DATASET CONTENT ::
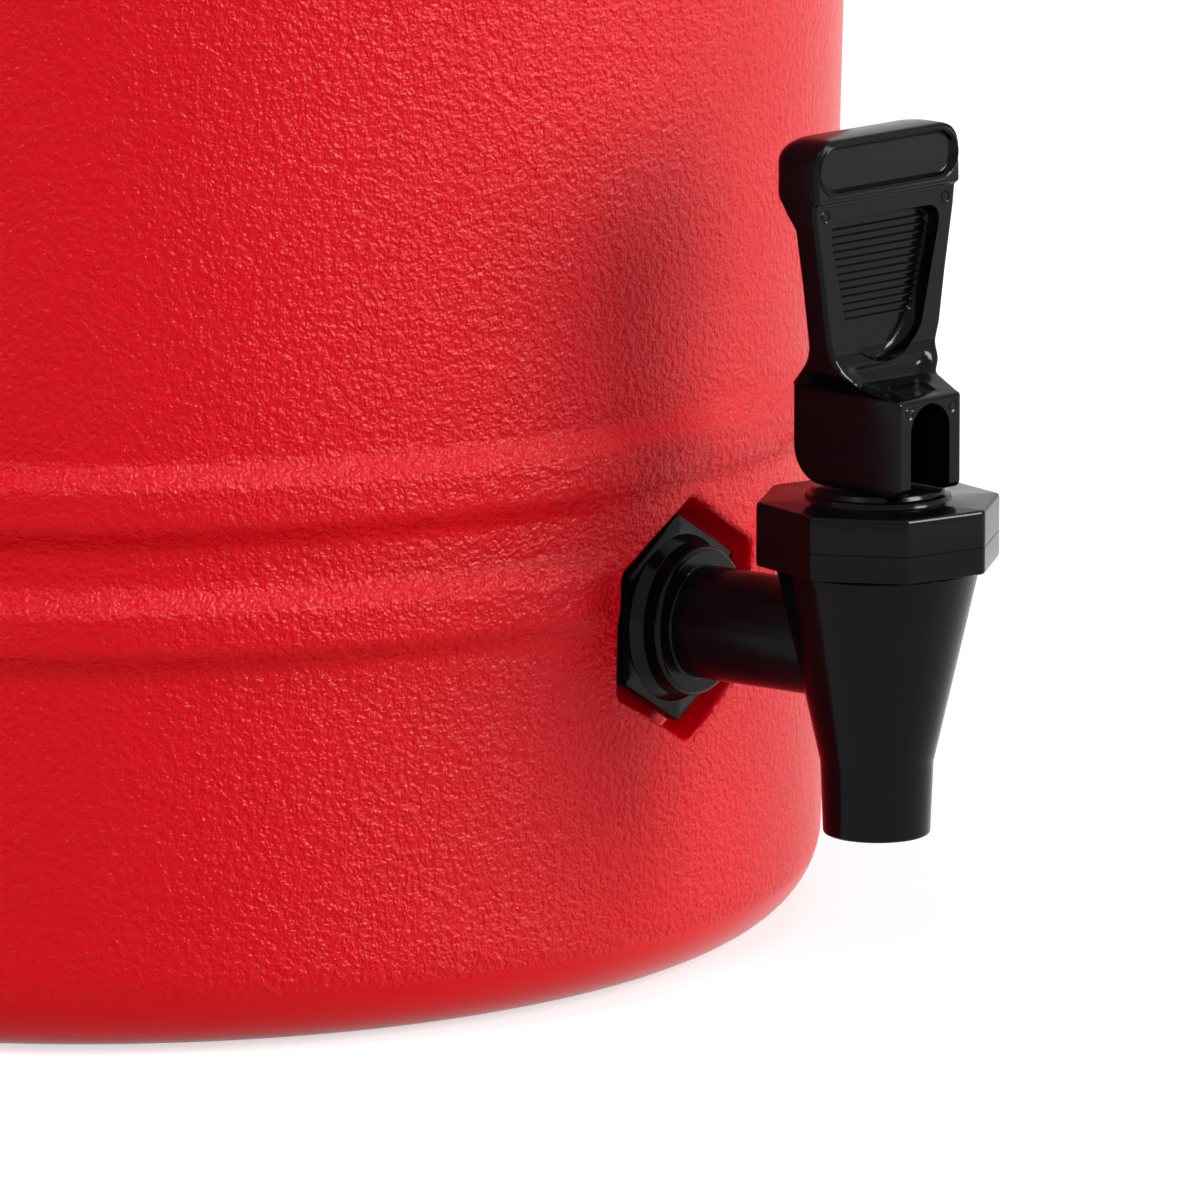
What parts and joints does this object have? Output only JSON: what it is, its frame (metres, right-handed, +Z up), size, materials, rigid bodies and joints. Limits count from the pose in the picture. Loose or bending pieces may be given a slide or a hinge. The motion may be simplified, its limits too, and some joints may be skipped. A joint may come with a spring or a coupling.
{
  "type": "insulated beverage dispenser",
  "caption": "Round insulated drink dispenser with a latched lid, side handles, raised hoops and a push-and-pull tap in a hexagonal pocket.",
  "frame": {"origin": "on the body's axis, on the surface that the base stands on", "axes": "+Z up, along the body's axis; -Y toward the tap; +X toward one side handle"},
  "size_m": [0.3752, 0.356, 0.3885],
  "materials": {
    "red_polyethylene": "rotomoulded polyethylene with a fine pebble grain",
    "natural_polyethylene": "smooth natural polyethylene",
    "foam": "closed-cell foam",
    "black_plastic": "glossy injection-moulded plastic",
    "silicone": "satin silicone",
    "steel": "stainless steel"
  },
  "bodies": {
    "container": {"outer_shell": "red_polyethylene", "foam_core": "foam", "inner_liner": "natural_polyethylene", "foam_fill_plug": "red_polyethylene", "tap_body": "black_plastic", "tap_bonnet": "black_plastic", "tap_outer_washer": "silicone", "tap_inner_washer": "silicone", "tap_nut": "black_plastic", "tap_sleeve": "natural_polyethylene", "latch_bracket_1": "black_plastic", "latch_pin_1": "steel", "latch_screw_1_1": "steel", "latch_screw_1_2": "steel", "latch_bracket_2": "black_plastic", "latch_pin_2": "steel", "latch_screw_2_1": "steel", "latch_screw_2_2": "steel", "latch_bracket_3": "black_plastic", "latch_pin_3": "steel", "latch_screw_3_1": "steel", "latch_screw_3_2": "steel", "latch_bracket_4": "black_plastic", "latch_pin_4": "steel", "latch_screw_4_1": "steel", "latch_screw_4_2": "steel", "side_handle_1": "black_plastic", "side_handle_screw_1_1": "steel", "side_handle_screw_1_2": "steel", "side_handle_2": "black_plastic", "side_handle_screw_2_1": "steel", "side_handle_screw_2_2": "steel"},
    "lid": {"lid_shell": "red_polyethylene", "lid_liner": "natural_polyethylene", "lid_foam": "foam", "lid_gasket": "silicone", "vent_bush": "black_plastic", "vent_seal": "silicone"},
    "vent_knob": {"vent_cap": "black_plastic"},
    "valve_cup": {"seat_cup": "silicone"},
    "stem": {"valve_stem": "black_plastic", "handle_pin": "steel"},
    "handle": {"tap_handle": "black_plastic"},
    "latch_arm_1": {"latch_1": "black_plastic"},
    "latch_arm_2": {"latch_2": "black_plastic"},
    "latch_arm_3": {"latch_3": "black_plastic"},
    "latch_arm_4": {"latch_4": "black_plastic"}
  },
  "joints": [
    {"name": "lid_lift", "type": "slide", "parent": "container", "child": "lid", "axis": [0, 0, 1], "range_m": [0, 0.06]},
    {"name": "vent_turn", "type": "hinge", "parent": "lid", "child": "vent_knob", "pos_m": [0, 0, 0.377], "axis": [0, 0, 1], "range_deg": [0, 90]},
    {"name": "valve_lift", "type": "slide", "parent": "container", "child": "valve_cup", "axis": [0, 0, 1], "range_m": [0, 0.0063], "stiffness_N_per_m": 300, "springref_m": -0.004},
    {"name": "handle_swivel", "type": "hinge", "parent": "valve_cup", "child": "stem", "pos_m": [0, -0.184, 0.09], "axis": [0, 0, 1], "range_deg": [-90, 90]},
    {"name": "handle_tilt", "type": "hinge", "parent": "stem", "child": "handle", "pos_m": [0, -0.184, 0.1158], "axis": [0.9903, -0.1392, 0], "range_deg": [0, 34]},
    {"name": "latch_1_hinge", "type": "hinge", "parent": "container", "child": "latch_arm_1", "pos_m": [0.11038, 0.11038, 0.28], "axis": [-0.7071, 0.7071, 0], "range_deg": [0, 116]},
    {"name": "latch_2_hinge", "type": "hinge", "parent": "container", "child": "latch_arm_2", "pos_m": [-0.11038, 0.11038, 0.28], "axis": [-0.7071, -0.7071, 0], "range_deg": [0, 116]},
    {"name": "latch_3_hinge", "type": "hinge", "parent": "container", "child": "latch_arm_3", "pos_m": [-0.11038, -0.11038, 0.28], "axis": [0.7071, -0.7071, 0], "range_deg": [0, 116]},
    {"name": "latch_4_hinge", "type": "hinge", "parent": "container", "child": "latch_arm_4", "pos_m": [0.11038, -0.11038, 0.28], "axis": [0.7071, 0.7071, 0], "range_deg": [0, 116]}
  ],
  "couplings": [
    {"joint": "latch_1_hinge", "follows": "lid_lift", "rad_per_m": 33.333},
    {"joint": "latch_2_hinge", "follows": "lid_lift", "rad_per_m": 33.333},
    {"joint": "latch_3_hinge", "follows": "lid_lift", "rad_per_m": 33.333},
    {"joint": "latch_4_hinge", "follows": "lid_lift", "rad_per_m": 33.333},
    {"joint": "handle_tilt", "follows": "valve_lift", "rad_per_m": 94.19}
  ]
}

EXERCISE DESCRIPTION :: Copy the material above, line for line.

SOLUTION TO THIS TASK ::
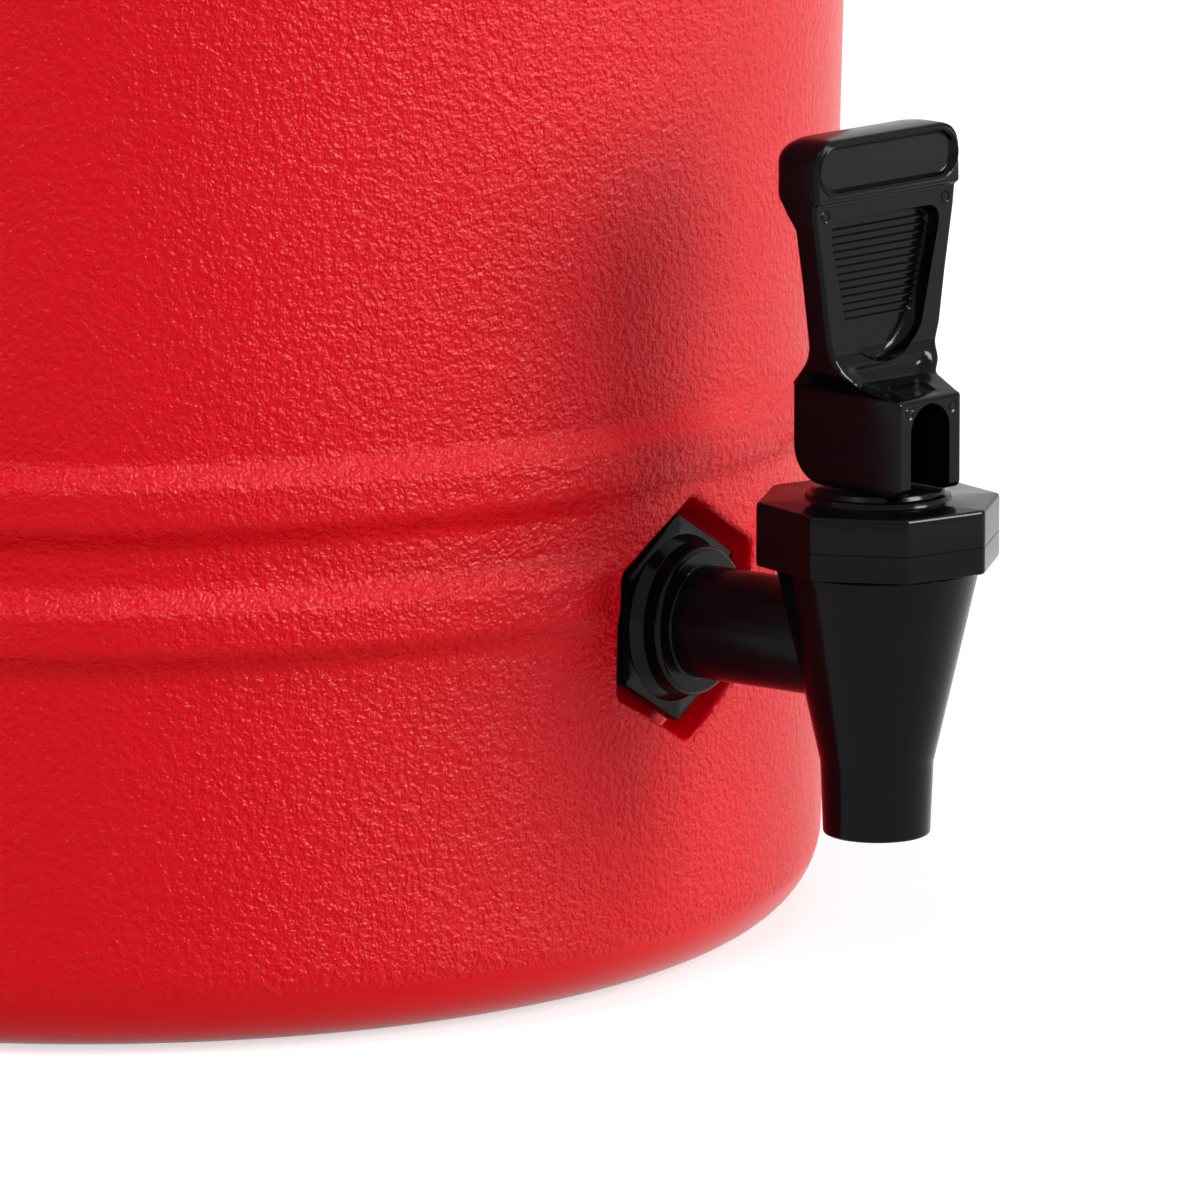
What parts and joints does this object have? Output only JSON: what it is, its frame (metres, right-handed, +Z up), size, materials, rigid bodies and joints. Limits count from the pose in the picture. Loose or bending pieces may be given a slide or a hinge. The motion may be simplified, its limits too, and some joints may be skipped. A joint may come with a spring or a coupling.
{
  "type": "insulated beverage dispenser",
  "caption": "Round insulated drink dispenser with a latched lid, side handles, raised hoops and a push-and-pull tap in a hexagonal pocket.",
  "frame": {"origin": "on the body's axis, on the surface that the base stands on", "axes": "+Z up, along the body's axis; -Y toward the tap; +X toward one side handle"},
  "size_m": [0.3752, 0.356, 0.3885],
  "materials": {
    "red_polyethylene": "rotomoulded polyethylene with a fine pebble grain",
    "natural_polyethylene": "smooth natural polyethylene",
    "foam": "closed-cell foam",
    "black_plastic": "glossy injection-moulded plastic",
    "silicone": "satin silicone",
    "steel": "stainless steel"
  },
  "bodies": {
    "container": {"outer_shell": "red_polyethylene", "foam_core": "foam", "inner_liner": "natural_polyethylene", "foam_fill_plug": "red_polyethylene", "tap_body": "black_plastic", "tap_bonnet": "black_plastic", "tap_outer_washer": "silicone", "tap_inner_washer": "silicone", "tap_nut": "black_plastic", "tap_sleeve": "natural_polyethylene", "latch_bracket_1": "black_plastic", "latch_pin_1": "steel", "latch_screw_1_1": "steel", "latch_screw_1_2": "steel", "latch_bracket_2": "black_plastic", "latch_pin_2": "steel", "latch_screw_2_1": "steel", "latch_screw_2_2": "steel", "latch_bracket_3": "black_plastic", "latch_pin_3": "steel", "latch_screw_3_1": "steel", "latch_screw_3_2": "steel", "latch_bracket_4": "black_plastic", "latch_pin_4": "steel", "latch_screw_4_1": "steel", "latch_screw_4_2": "steel", "side_handle_1": "black_plastic", "side_handle_screw_1_1": "steel", "side_handle_screw_1_2": "steel", "side_handle_2": "black_plastic", "side_handle_screw_2_1": "steel", "side_handle_screw_2_2": "steel"},
    "lid": {"lid_shell": "red_polyethylene", "lid_liner": "natural_polyethylene", "lid_foam": "foam", "lid_gasket": "silicone", "vent_bush": "black_plastic", "vent_seal": "silicone"},
    "vent_knob": {"vent_cap": "black_plastic"},
    "valve_cup": {"seat_cup": "silicone"},
    "stem": {"valve_stem": "black_plastic", "handle_pin": "steel"},
    "handle": {"tap_handle": "black_plastic"},
    "latch_arm_1": {"latch_1": "black_plastic"},
    "latch_arm_2": {"latch_2": "black_plastic"},
    "latch_arm_3": {"latch_3": "black_plastic"},
    "latch_arm_4": {"latch_4": "black_plastic"}
  },
  "joints": [
    {"name": "lid_lift", "type": "slide", "parent": "container", "child": "lid", "axis": [0, 0, 1], "range_m": [0, 0.06]},
    {"name": "vent_turn", "type": "hinge", "parent": "lid", "child": "vent_knob", "pos_m": [0, 0, 0.377], "axis": [0, 0, 1], "range_deg": [0, 90]},
    {"name": "valve_lift", "type": "slide", "parent": "container", "child": "valve_cup", "axis": [0, 0, 1], "range_m": [0, 0.0063], "stiffness_N_per_m": 300, "springref_m": -0.004},
    {"name": "handle_swivel", "type": "hinge", "parent": "valve_cup", "child": "stem", "pos_m": [0, -0.184, 0.09], "axis": [0, 0, 1], "range_deg": [-90, 90]},
    {"name": "handle_tilt", "type": "hinge", "parent": "stem", "child": "handle", "pos_m": [0, -0.184, 0.1158], "axis": [0.9903, -0.1392, 0], "range_deg": [0, 34]},
    {"name": "latch_1_hinge", "type": "hinge", "parent": "container", "child": "latch_arm_1", "pos_m": [0.11038, 0.11038, 0.28], "axis": [-0.7071, 0.7071, 0], "range_deg": [0, 116]},
    {"name": "latch_2_hinge", "type": "hinge", "parent": "container", "child": "latch_arm_2", "pos_m": [-0.11038, 0.11038, 0.28], "axis": [-0.7071, -0.7071, 0], "range_deg": [0, 116]},
    {"name": "latch_3_hinge", "type": "hinge", "parent": "container", "child": "latch_arm_3", "pos_m": [-0.11038, -0.11038, 0.28], "axis": [0.7071, -0.7071, 0], "range_deg": [0, 116]},
    {"name": "latch_4_hinge", "type": "hinge", "parent": "container", "child": "latch_arm_4", "pos_m": [0.11038, -0.11038, 0.28], "axis": [0.7071, 0.7071, 0], "range_deg": [0, 116]}
  ],
  "couplings": [
    {"joint": "latch_1_hinge", "follows": "lid_lift", "rad_per_m": 33.333},
    {"joint": "latch_2_hinge", "follows": "lid_lift", "rad_per_m": 33.333},
    {"joint": "latch_3_hinge", "follows": "lid_lift", "rad_per_m": 33.333},
    {"joint": "latch_4_hinge", "follows": "lid_lift", "rad_per_m": 33.333},
    {"joint": "handle_tilt", "follows": "valve_lift", "rad_per_m": 94.19}
  ]
}